Most of their films together stress the sparks that can fly when a couple try to find an equable balance of power. The sexy sparring over power and control is almost always resolved in an agreement to share and share alike. They appeared in a total of nine movies together, including Adam's Rib (1949), Pat and Mike (1952), and Guess Who's Coming to Dinner (1967), for which Hepburn won her second Academy Award for Best Actress.
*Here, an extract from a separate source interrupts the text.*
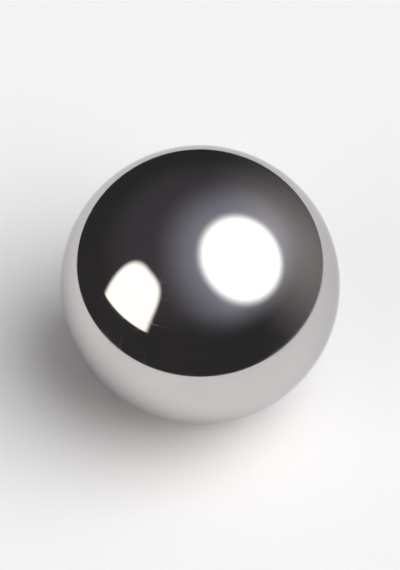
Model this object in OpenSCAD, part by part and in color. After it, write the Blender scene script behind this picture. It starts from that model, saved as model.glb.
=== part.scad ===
// Loose steel ball: one solid, ground and lapped to a true sphere.
// Millimetres, +Z up, with the origin at the ball's centre.

/* [Ball] */
// Diameter of the ball
ball_d = 10; // [3:0.5:25]

/* [Hidden] */

// Flats round the ball where it is shown as a mesh: the solid itself is a true sphere.
ball_flats = 128;

// Mirror-polished steel.
polished_steel = [0.76, 0.76, 0.78];

// The ball is the same in every direction, with no flat, hole, seam or pole.
module ball() {
    color(polished_steel)
        sphere(d = ball_d, $fn = ball_flats);
}

ball();
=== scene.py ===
"""A mirror-polished steel ball, lying alone on a pale studio floor.

The ball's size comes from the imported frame. Everything is in metres, +Z up, and the origin
is the ball's centre. The ball and the studio have an operator each, and the panel lists both
with their settings.
"""

import math

import bpy
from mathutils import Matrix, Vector


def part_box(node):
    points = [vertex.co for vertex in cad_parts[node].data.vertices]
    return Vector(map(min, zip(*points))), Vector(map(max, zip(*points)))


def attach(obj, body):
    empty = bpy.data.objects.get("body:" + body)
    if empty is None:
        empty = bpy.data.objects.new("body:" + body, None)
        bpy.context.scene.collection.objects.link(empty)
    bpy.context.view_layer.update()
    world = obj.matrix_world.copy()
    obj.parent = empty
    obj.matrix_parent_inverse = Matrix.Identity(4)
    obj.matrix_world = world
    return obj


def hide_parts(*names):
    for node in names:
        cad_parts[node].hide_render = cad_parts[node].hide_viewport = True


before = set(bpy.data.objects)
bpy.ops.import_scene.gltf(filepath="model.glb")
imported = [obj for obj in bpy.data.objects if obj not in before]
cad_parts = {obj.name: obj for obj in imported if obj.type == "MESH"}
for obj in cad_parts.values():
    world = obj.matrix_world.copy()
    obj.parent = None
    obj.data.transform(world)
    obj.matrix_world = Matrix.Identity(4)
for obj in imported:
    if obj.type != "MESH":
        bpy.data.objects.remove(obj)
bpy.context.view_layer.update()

bl_info = {
    "name": "Steel ball",
    "version": (1, 0, 0),
    "blender": (4, 5, 0),
    "location": "3D View > Sidebar > Steel ball",
    "description": "Dresses a loose steel ball and lays it on a pale studio floor",
    "category": "Object",
}

BODY = "root"
NODE = "ball"
MM = 0.001

# The picture is upright: its long side is the one that the camera's sensor width covers.
PICTURE_W = 400
PICTURE_H = 570


def packed_diameter():
    """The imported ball's diameter: the widest side of its box, since a mesh of a sphere only
    falls short."""
    low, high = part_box(NODE)
    return max(high - low)


# ---------------------------------------------------------------- settings


class SteelBallShape(bpy.types.PropertyGroup):
    """The ball's size and how finely its surface is laid out."""

    diameter: bpy.props.FloatProperty(
        name="Diameter",
        description="Diameter of the ball",
        subtype="DISTANCE",
        default=packed_diameter(),
        min=1 * MM,
        max=100 * MM,
        precision=5,
    )
    side_steps: bpy.props.IntProperty(
        name="Side steps",
        description="Facets along each edge of the six sides that the surface is laid out on",
        default=96,
        min=8,
        max=128,
    )


class SteelBallFinish(bpy.types.PropertyGroup):
    """The polished steel: its colour, its polish and what handling has left on it."""

    steel: bpy.props.FloatVectorProperty(
        name="Steel",
        description="Colour that the bare steel reflects face on",
        subtype="COLOR",
        default=(0.620, 0.597, 0.580),
        min=0,
        max=1,
    )
    cool_steel: bpy.props.FloatVectorProperty(
        name="Cool steel",
        description="Colour of the steel where its natural oxide film is thickest",
        subtype="COLOR",
        default=(0.585, 0.568, 0.565),
        min=0,
        max=1,
    )
    edge_tint: bpy.props.FloatVectorProperty(
        name="Edge tint",
        description="Tint of the reflection where the surface turns away from the eye",
        subtype="COLOR",
        default=(0.77, 0.77, 0.80),
        min=0,
        max=1,
    )
    polish: bpy.props.FloatProperty(
        name="Polish",
        description="Roughness of the clean lapped surface",
        subtype="FACTOR",
        default=0.05,
        min=0,
        max=1,
    )
    film: bpy.props.FloatProperty(
        name="Handling film",
        description="Roughness that a thin film of oil adds where the ball was handled",
        subtype="FACTOR",
        default=0.06,
        min=0,
        max=1,
    )
    scuff: bpy.props.FloatProperty(
        name="Scuff",
        description="Roughness that the hairlines left by lapping and handling add",
        subtype="FACTOR",
        default=0.15,
        min=0,
        max=1,
    )
    hairline_width: bpy.props.FloatProperty(
        name="Hairline width",
        description="Width of the widest hairlines",
        subtype="DISTANCE",
        default=0.03 * MM,
        min=0.001 * MM,
        max=1 * MM,
        precision=6,
    )
    hairline_length: bpy.props.FloatProperty(
        name="Hairline length",
        description="Usual length of a hairline",
        subtype="DISTANCE",
        default=3.2 * MM,
        min=0.01 * MM,
        max=10 * MM,
        precision=5,
    )
    waviness: bpy.props.FloatProperty(
        name="Waviness",
        description="Height of the faint unevenness that lapping leaves in the round form",
        subtype="DISTANCE",
        default=0.0014 * MM,
        min=0,
        max=0.1 * MM,
        precision=6,
    )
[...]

The pair carefully hid their affair from the public, using back entrances to studios and hotels and assiduously avoiding the press. Hepburn and Tracy were undeniably a couple for decades, but did not live together regularly until the last few years of Tracy's life. Even then, they maintained separate homes to keep up appearances. Tracy, a Roman Catholic, had been married to the former Louise Treadwell since 1923, and remained so until his death.[6]

Before Tracy, Hepburn had had relationships with several Hollywood directors and personalities, including her agent Leland Hayward. Hepburn also had a famous affair with billionaire aviator Howard Hughes. Tracy, however, seems to have been her one true love. Hepburn took five years off from her film career after Long Day's Journey Into Night (1962) to care for Tracy while he was in failing health. Out of consideration for Tracy's family, Hepburn did not attend his funeral. She described herself as too heartbroken to ever watch Guess Who's Coming to Dinner, saying it evoked memories of Tracy that were too painful.